→ **Data segment**
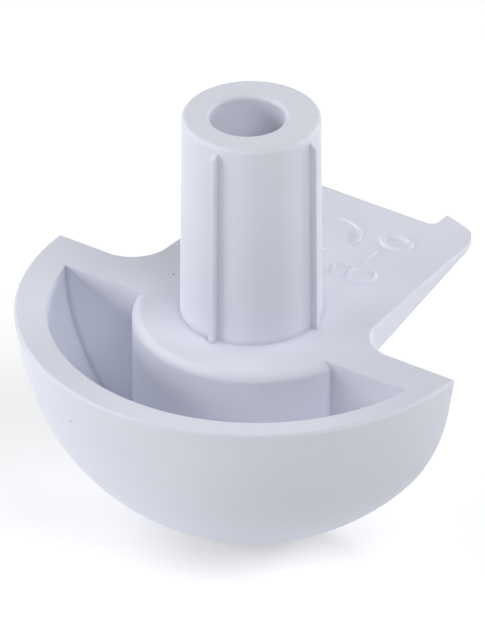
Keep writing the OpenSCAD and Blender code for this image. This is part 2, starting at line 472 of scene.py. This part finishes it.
def pale_floor():
    """Matt pale floor that is white where it is lit, and clear from below."""
    material, nodes, links, output = new_material("pale_floor")
    matt = nodes.new("ShaderNodeBsdfDiffuse")
    matt.inputs["Color"].default_value = (*FLOOR_COLOUR, 1)
    glow = nodes.new("ShaderNodeEmission")
    glow.inputs["Color"].default_value = (*WHITE, 1)
    lift = floor_lift(nodes, links)
    strength = math_node(nodes, links, "MULTIPLY", seen_ray(nodes, links), lift)
    links.new(strength, glow.inputs["Strength"])
    both = nodes.new("ShaderNodeAddShader")
    links.new(matt.outputs["BSDF"], both.inputs[0])
    links.new(glow.outputs["Emission"], both.inputs[1])
    clear = nodes.new("ShaderNodeBsdfTransparent")
    side = nodes.new("ShaderNodeNewGeometry")
    pick = nodes.new("ShaderNodeMixShader")
    links.new(side.outputs["Backfacing"], pick.inputs["Fac"])
    links.new(both.outputs["Shader"], pick.inputs[1])
    links.new(clear.outputs["BSDF"], pick.inputs[2])
    links.new(pick.outputs["Shader"], output.inputs["Surface"])
    return material


# Half the side of the square floor, in metres
FLOOR_HALF = 2.0


def make_floor():
    """Square floor at the foot of the body, under the holder's origin."""
    low = CAD_BOX[0].z
    far = FLOOR_HALF
    mesh = bmesh.new()
    corners = [(-far, -far), (far, -far), (far, far), (-far, far)]
    mesh.faces.new([mesh.verts.new((x, y, low)) for x, y in corners])
    data = bpy.data.meshes.new("pale_floor")
    mesh.to_mesh(data)
    mesh.free()
    data.materials.append(pale_floor())
    floor = bpy.data.objects.new("pale_floor", data)
    bpy.context.scene.collection.objects.link(floor)


# Strength of the even light from all round that the world sends to the holder
FILL_STRENGTH = 0.05


def make_world():
    """Even fill light, and plain white wherever the surroundings are seen."""
    world = bpy.data.worlds.new("studio")
    bpy.context.scene.world = world
    world.use_nodes = True
    nodes = world.node_tree.nodes
    links = world.node_tree.links
    nodes.clear()
    output = nodes.new("ShaderNodeOutputWorld")
    fill = nodes.new("ShaderNodeBackground")
    fill.inputs["Strength"].default_value = FILL_STRENGTH
    seen = nodes.new("ShaderNodeBackground")
    seen.inputs["Color"].default_value = (*WHITE, 1)
    pick = nodes.new("ShaderNodeMixShader")
    links.new(seen_ray(nodes, links), pick.inputs["Fac"])
    links.new(fill.outputs["Background"], pick.inputs[1])
    links.new(seen.outputs["Background"], pick.inputs[2])
    links.new(pick.outputs["Shader"], output.inputs["Surface"])


def dress_holder(material):
    """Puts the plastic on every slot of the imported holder."""
    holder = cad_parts[HOLDER]
    for slot in holder.material_slots:
        slot.material = material


make_camera()
plastic = satin_plastic()
dress_holder(plastic)
plate_ring(plastic)
plate_numbers(plastic)
make_floor()
make_world()
for lamp in LAMPS:
    soft_lamp(*lamp)
bpy.context.scene.view_settings.view_transform = "Standard"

→ **Set exercise**
Set every line of the listing down word for word.

→ **Expected answer**
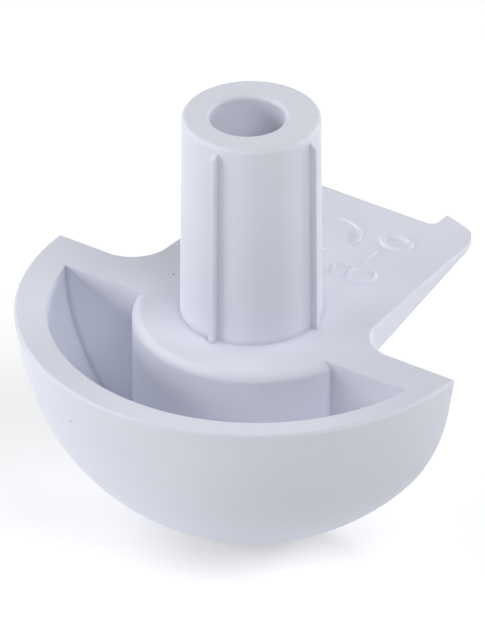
Keep writing the OpenSCAD and Blender code for this image. This is part 2, starting at line 472 of scene.py. This part finishes it.
def pale_floor():
    """Matt pale floor that is white where it is lit, and clear from below."""
    material, nodes, links, output = new_material("pale_floor")
    matt = nodes.new("ShaderNodeBsdfDiffuse")
    matt.inputs["Color"].default_value = (*FLOOR_COLOUR, 1)
    glow = nodes.new("ShaderNodeEmission")
    glow.inputs["Color"].default_value = (*WHITE, 1)
    lift = floor_lift(nodes, links)
    strength = math_node(nodes, links, "MULTIPLY", seen_ray(nodes, links), lift)
    links.new(strength, glow.inputs["Strength"])
    both = nodes.new("ShaderNodeAddShader")
    links.new(matt.outputs["BSDF"], both.inputs[0])
    links.new(glow.outputs["Emission"], both.inputs[1])
    clear = nodes.new("ShaderNodeBsdfTransparent")
    side = nodes.new("ShaderNodeNewGeometry")
    pick = nodes.new("ShaderNodeMixShader")
    links.new(side.outputs["Backfacing"], pick.inputs["Fac"])
    links.new(both.outputs["Shader"], pick.inputs[1])
    links.new(clear.outputs["BSDF"], pick.inputs[2])
    links.new(pick.outputs["Shader"], output.inputs["Surface"])
    return material


# Half the side of the square floor, in metres
FLOOR_HALF = 2.0


def make_floor():
    """Square floor at the foot of the body, under the holder's origin."""
    low = CAD_BOX[0].z
    far = FLOOR_HALF
    mesh = bmesh.new()
    corners = [(-far, -far), (far, -far), (far, far), (-far, far)]
    mesh.faces.new([mesh.verts.new((x, y, low)) for x, y in corners])
    data = bpy.data.meshes.new("pale_floor")
    mesh.to_mesh(data)
    mesh.free()
    data.materials.append(pale_floor())
    floor = bpy.data.objects.new("pale_floor", data)
    bpy.context.scene.collection.objects.link(floor)


# Strength of the even light from all round that the world sends to the holder
FILL_STRENGTH = 0.05


def make_world():
    """Even fill light, and plain white wherever the surroundings are seen."""
    world = bpy.data.worlds.new("studio")
    bpy.context.scene.world = world
    world.use_nodes = True
    nodes = world.node_tree.nodes
    links = world.node_tree.links
    nodes.clear()
    output = nodes.new("ShaderNodeOutputWorld")
    fill = nodes.new("ShaderNodeBackground")
    fill.inputs["Strength"].default_value = FILL_STRENGTH
    seen = nodes.new("ShaderNodeBackground")
    seen.inputs["Color"].default_value = (*WHITE, 1)
    pick = nodes.new("ShaderNodeMixShader")
    links.new(seen_ray(nodes, links), pick.inputs["Fac"])
    links.new(fill.outputs["Background"], pick.inputs[1])
    links.new(seen.outputs["Background"], pick.inputs[2])
    links.new(pick.outputs["Shader"], output.inputs["Surface"])


def dress_holder(material):
    """Puts the plastic on every slot of the imported holder."""
    holder = cad_parts[HOLDER]
    for slot in holder.material_slots:
        slot.material = material


make_camera()
plastic = satin_plastic()
dress_holder(plastic)
plate_ring(plastic)
plate_numbers(plastic)
make_floor()
make_world()
for lamp in LAMPS:
    soft_lamp(*lamp)
bpy.context.scene.view_settings.view_transform = "Standard"